Vegetable crop varieties being readied for display at the fair, which will be held from February 5 to 8.Vegetable crop varieties being readied for display at the fair, which will be held from February 5 to 8.   | Photo Credit: K_Murali_Kumar


It is being held at Hessarghatta, and it will have over 200 exhibition stalls

The stage is set for the country’s biggest horticultural fair with the four-day National Horticultural Fair, being organised by the Indian Institute of Horticultural Research (IIHR), set to begin on Wednesday at the institute’s Hessarghatta campus on the outskirts of Bengaluru.

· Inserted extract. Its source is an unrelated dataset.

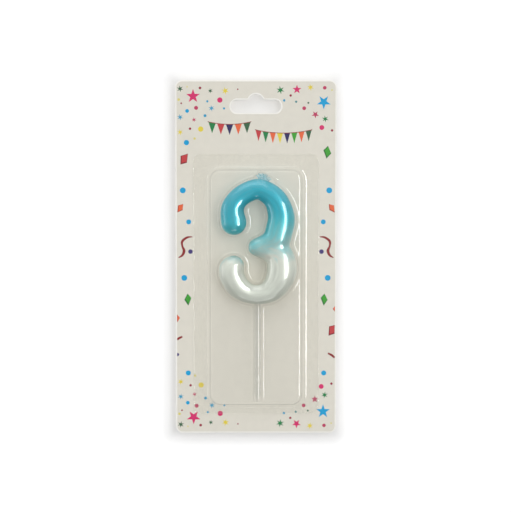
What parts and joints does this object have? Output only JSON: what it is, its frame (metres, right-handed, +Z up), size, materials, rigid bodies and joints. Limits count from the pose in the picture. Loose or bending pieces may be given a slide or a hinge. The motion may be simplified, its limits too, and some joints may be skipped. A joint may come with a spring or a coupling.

The institute is expecting about 50,000 farmers from various States of the country, as it has either some technology or crop variety relevant for all agro climatic zones of the country.

Farming as enterprise

As ‘Making farming an enterprise’ is the theme of this year’s fair, special focus has been given to showcasing technologies, crop varieties and management practices that can turn farming into a sustainable as well as a profitable venture, say scientists of IIHR.

Eight of the technologies developed by the IIHR have been contributing a revenue of ₹13,220 crore to the nation’s economy on an annual basis, according to Institute Director Dr. M.R. Dinesh.

Of this, a lion’s share is by Dogridge rootstock of grapes, which contributes ₹6,250 crore to the economy every year. Spread over one lakh hectares, it accounts for 90% of the country’s grape cultivation area.

Bio-pesticide formulations of the institute and foliar nutrient formulations too contribute to the economy. The pheromone trap adopted in mango orchards, Arka Prajwal variety of tuberose and Arka Microbial Consortium too are contributing significantly to the national economy, he added. The fail will have over 200 exhibition stalls on various aspects of horticulture. It will showcase technologies and concepts related to protected cultivation as part of efforts to woo youth to horticultural activity by making it a profitable venture.

Other technologies include those related to cultivation and processing of vegetables, fruits, medicinal & aromatic plants, spices, plantation crops and mushroom varieties.

The fair will be held from February 5 to 8. It will try to bring horticultural entrepreneurs, including nurserymen, farmers and consumers, on a common platform, point out scientists of the institute.

It will also have something for urbanites in the form of a one-day scientific workshop on urban gardening that covers all the aspects related to urban/terrace gardening that will be held on all the five days of the fair.